WWD:情報過多の現代で、坂口健太郎は何を着る?
坂口:気持ちでいうと、遅刻しそうな起き抜けに、そのまま手にとって、着て、家を飛び出した時の格好ですね。ある意味そのコーディネートがぜんぜん合ってなくてもいいんです。ただ寝坊をきっかけに自分が選んだ感覚とテンションがいちばん大事でカッコいいと思っているんです。
WWD:偶然が必然だと。
坂口:時間をかけて何を着るか試しても、結局何が正解かわからなくなったりもする。それよりは、まず無意識に自分がパッと着た格好がいいんじゃないかなって。

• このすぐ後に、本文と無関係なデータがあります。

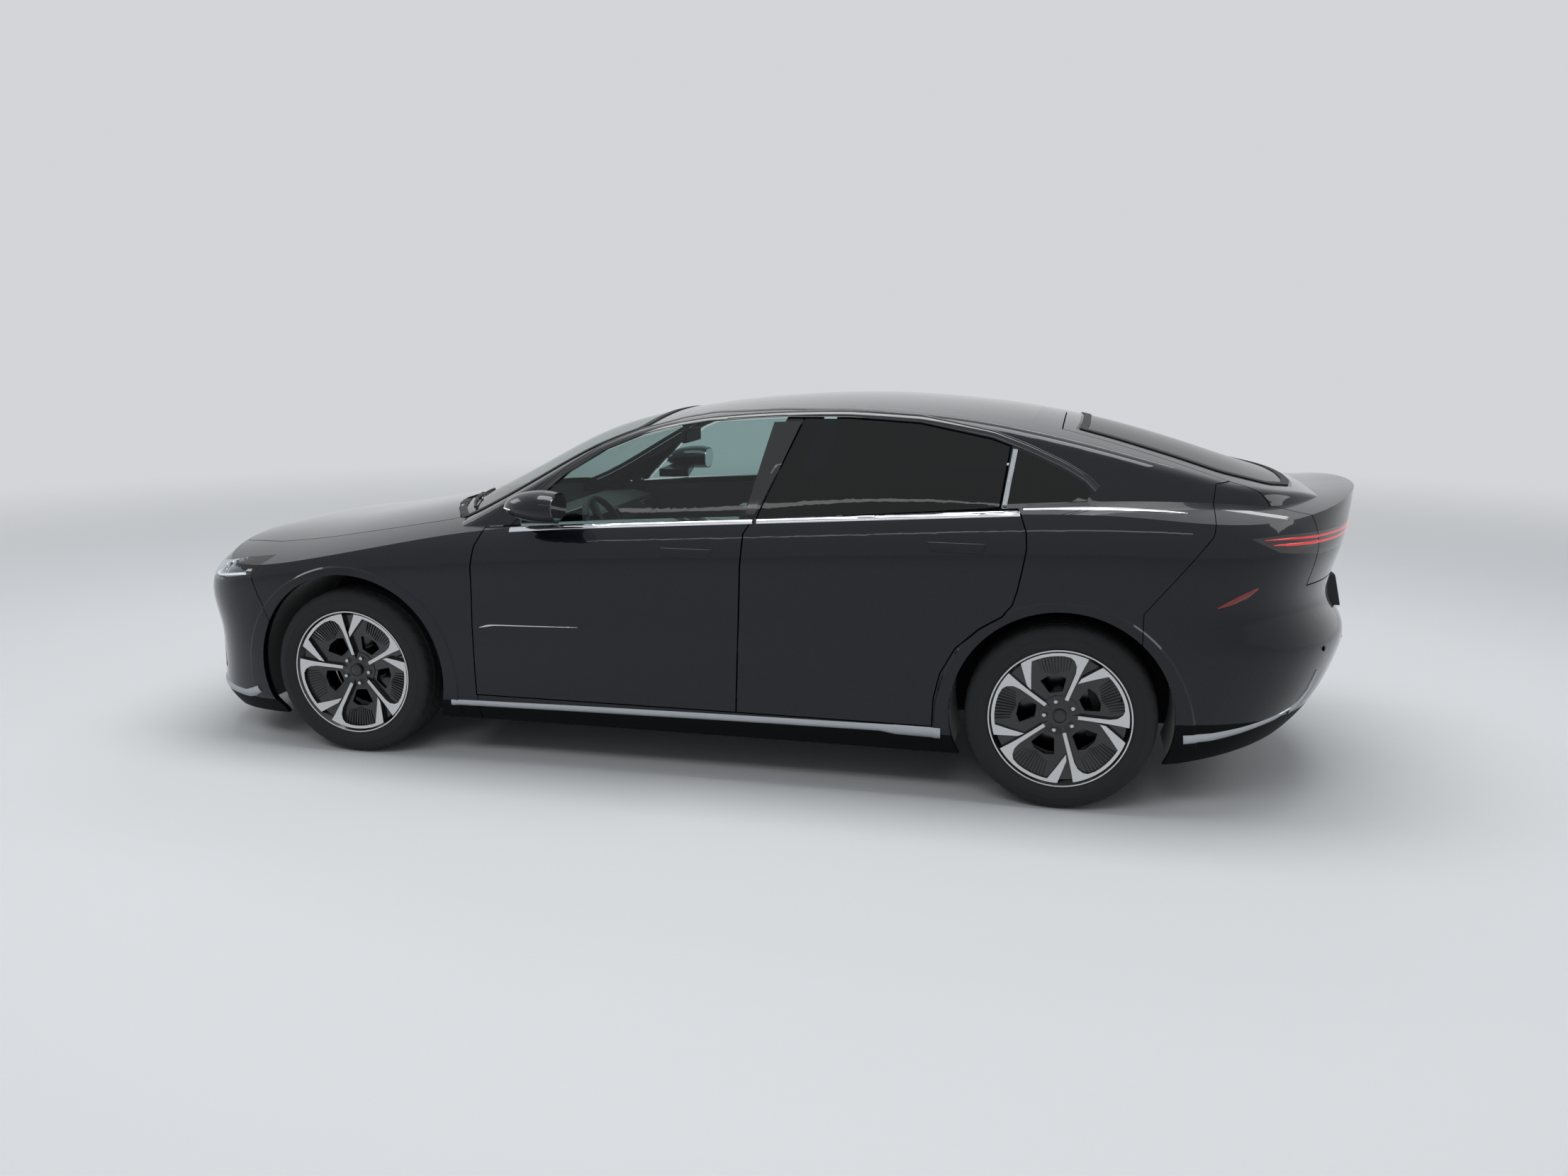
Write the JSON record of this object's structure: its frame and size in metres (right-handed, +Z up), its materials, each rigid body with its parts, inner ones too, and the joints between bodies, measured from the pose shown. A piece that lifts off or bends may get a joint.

WWD:3月末に金髪から黒髪短髪になった。7月期のTBSドラマ「ごめん、愛してる」、10月には映画「ナラタージュ」の公開が控える。役者としての展望は?
坂口:役者としてはまだ3年目ですが、キャラクターに個性がある大きな役を頂けるようにもなってきました。芝居の選択肢が増えたことはありがたいです。ただ自分としては大きな変化はなくて、僕が演じたお芝居を見るお客さんの目線が変わってきているのかなと思います。だから期待には必ず応えなきゃいけないし、自分の中にない人格を作って放出していく中で、演技に身を削られます。作品に長く関われる立場になって、作品を良くするために自分の責任が大きくなってきている。自分の中では変わらないと思ってはいたいけど、綱渡りで挑んでいる感じはありますね。

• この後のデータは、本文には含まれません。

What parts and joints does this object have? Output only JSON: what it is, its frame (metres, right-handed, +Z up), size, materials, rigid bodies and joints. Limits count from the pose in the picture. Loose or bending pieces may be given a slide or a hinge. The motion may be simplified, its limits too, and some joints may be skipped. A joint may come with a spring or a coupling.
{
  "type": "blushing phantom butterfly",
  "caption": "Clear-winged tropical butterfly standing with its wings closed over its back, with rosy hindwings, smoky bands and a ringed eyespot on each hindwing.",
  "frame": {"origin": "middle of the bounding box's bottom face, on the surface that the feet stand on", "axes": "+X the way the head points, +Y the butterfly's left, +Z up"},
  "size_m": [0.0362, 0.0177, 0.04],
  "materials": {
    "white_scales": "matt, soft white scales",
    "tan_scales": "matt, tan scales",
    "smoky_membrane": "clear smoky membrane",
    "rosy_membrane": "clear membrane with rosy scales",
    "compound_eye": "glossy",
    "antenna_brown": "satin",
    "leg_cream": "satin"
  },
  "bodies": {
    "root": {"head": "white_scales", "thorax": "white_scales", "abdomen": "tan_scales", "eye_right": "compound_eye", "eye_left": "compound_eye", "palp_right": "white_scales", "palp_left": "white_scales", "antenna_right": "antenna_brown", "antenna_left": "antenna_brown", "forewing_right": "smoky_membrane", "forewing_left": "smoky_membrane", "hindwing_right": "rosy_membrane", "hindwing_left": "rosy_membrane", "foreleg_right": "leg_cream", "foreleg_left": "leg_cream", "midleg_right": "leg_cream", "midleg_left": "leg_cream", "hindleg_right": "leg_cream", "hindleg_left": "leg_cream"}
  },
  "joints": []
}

WWD:ノッていて楽しそうだ。ファッションを今年はどう楽しむ?
坂口:去年から良いムートンを買おうとずっと思っていたのに、まだ買えていません。年末に継続ですね。嬉しい買い物としては、今日着ているノーカラーのスエードジャケットをヨーロッパの古着屋で見つけたんです。女性モノで淡いペイズリー柄で、裏地のシルクも美しい。これがなんと数千円です。肩パッドだけゴツかったから、抜くカスタマイズもしました。色白で冬が似合うとよく言われますが、海パンもヨーロッパで買いこんだので、今年は夏も楽しみますよ!